The takeaway: 395.26(b) is a carrier-configuration issue that generates citations but almost never generates OOS orders. If your citation was 395.26(b) and nothing else, you almost certainly drove away.
How to avoid it
Because 395.26(b) is fundamentally a carrier-side obligation around ELD configuration, your best defense as a driver is making ELD health a visible part of your pre-trip routine. Here's what our citation data on vehicle makes and co-occurring patterns suggests you can do:
- Verify ELD connectivity before you roll. Freightliner, Volvo, and Kenworth units dominate the citation list for this code. On any of these platforms, confirm during pre-trip that the ELD is powered, connected to the engine ECM, and showing an active data link — not just a login screen.
- Check that automatic duty status events are populating. When you start moving, the ELD should log a driving event without you manually entering it. If it doesn't switch automatically, flag it to dispatch before the trip begins — not at a weigh station.
- Document any ELD malfunction immediately. If the device isn't capturing data the way it should, the regulations require you to switch to paper logs and note the malfunction. An uninspected ELD gap looks far worse to an inspector than a properly documented switch to manual records.

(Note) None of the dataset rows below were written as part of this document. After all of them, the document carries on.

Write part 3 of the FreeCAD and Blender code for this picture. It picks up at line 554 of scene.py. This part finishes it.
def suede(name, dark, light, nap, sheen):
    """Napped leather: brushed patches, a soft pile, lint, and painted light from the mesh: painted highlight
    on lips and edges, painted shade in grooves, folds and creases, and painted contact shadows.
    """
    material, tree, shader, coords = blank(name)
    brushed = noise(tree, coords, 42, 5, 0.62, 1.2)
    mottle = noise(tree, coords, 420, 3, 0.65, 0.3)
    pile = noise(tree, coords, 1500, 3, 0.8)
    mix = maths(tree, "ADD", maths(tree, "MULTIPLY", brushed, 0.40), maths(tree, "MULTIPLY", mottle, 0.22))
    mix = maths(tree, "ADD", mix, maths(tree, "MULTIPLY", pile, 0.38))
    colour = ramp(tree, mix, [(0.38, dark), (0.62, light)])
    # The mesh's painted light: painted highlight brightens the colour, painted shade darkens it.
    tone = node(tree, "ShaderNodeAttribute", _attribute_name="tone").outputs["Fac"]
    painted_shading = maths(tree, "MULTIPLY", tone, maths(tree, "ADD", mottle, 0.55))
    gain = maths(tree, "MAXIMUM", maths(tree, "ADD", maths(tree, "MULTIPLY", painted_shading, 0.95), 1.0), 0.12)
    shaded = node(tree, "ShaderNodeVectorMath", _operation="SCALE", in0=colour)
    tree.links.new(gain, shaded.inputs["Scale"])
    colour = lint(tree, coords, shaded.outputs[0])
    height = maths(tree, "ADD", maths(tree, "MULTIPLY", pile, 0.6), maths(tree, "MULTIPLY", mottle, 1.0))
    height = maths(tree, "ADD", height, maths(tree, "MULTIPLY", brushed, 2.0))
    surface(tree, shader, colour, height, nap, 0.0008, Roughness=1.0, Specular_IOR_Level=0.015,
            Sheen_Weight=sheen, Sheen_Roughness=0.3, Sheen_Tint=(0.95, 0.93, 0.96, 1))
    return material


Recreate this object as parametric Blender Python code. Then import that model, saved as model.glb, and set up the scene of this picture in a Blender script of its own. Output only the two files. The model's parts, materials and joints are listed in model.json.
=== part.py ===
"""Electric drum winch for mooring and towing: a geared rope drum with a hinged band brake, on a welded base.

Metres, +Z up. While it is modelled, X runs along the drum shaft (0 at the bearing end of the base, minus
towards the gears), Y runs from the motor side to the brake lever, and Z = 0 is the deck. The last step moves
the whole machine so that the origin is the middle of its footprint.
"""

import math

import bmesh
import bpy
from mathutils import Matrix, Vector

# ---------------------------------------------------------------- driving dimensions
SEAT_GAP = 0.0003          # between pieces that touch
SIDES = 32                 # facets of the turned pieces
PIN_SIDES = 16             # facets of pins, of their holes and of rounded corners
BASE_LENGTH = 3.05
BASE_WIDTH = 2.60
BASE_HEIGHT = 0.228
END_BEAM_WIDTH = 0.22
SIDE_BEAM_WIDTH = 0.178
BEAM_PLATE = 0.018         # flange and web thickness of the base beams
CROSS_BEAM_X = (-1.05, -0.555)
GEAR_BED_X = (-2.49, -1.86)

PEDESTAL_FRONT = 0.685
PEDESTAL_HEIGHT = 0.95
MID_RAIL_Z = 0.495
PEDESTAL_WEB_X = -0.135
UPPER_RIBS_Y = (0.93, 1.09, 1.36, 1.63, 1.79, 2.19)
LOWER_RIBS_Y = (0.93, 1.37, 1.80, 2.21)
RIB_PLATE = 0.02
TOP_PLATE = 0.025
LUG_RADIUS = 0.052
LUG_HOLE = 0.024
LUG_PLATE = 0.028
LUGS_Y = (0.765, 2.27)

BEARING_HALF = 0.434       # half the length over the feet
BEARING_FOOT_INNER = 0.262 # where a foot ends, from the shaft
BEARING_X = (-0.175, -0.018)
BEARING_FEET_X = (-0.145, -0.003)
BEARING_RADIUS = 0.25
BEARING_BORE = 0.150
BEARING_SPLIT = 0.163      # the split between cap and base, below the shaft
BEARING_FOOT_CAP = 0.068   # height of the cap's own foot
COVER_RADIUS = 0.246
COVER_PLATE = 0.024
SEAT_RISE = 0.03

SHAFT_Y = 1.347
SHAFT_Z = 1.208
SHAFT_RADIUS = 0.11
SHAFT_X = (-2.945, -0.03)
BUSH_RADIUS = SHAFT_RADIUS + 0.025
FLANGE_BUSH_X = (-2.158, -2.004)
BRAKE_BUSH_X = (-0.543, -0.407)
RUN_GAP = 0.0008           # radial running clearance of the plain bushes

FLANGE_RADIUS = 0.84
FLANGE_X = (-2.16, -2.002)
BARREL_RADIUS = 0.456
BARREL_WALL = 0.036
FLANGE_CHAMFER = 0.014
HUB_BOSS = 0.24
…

- Ask your carrier to confirm ELD certification and engine sync before you take a new unit out. The 395.26(b) obligation belongs to the carrier, but the citation shows up on your inspection report. A quick confirmation from your fleet that the unit's ELD is registered and syncing protects you.
- At the inspection, know what the inspector is looking for. If they're citing 395.26(b), they found a gap in automatically recorded data elements — engine hours, vehicle miles, GPS position, or similar. Being able to show a clean ELD history and explain any gaps professionally goes a long way.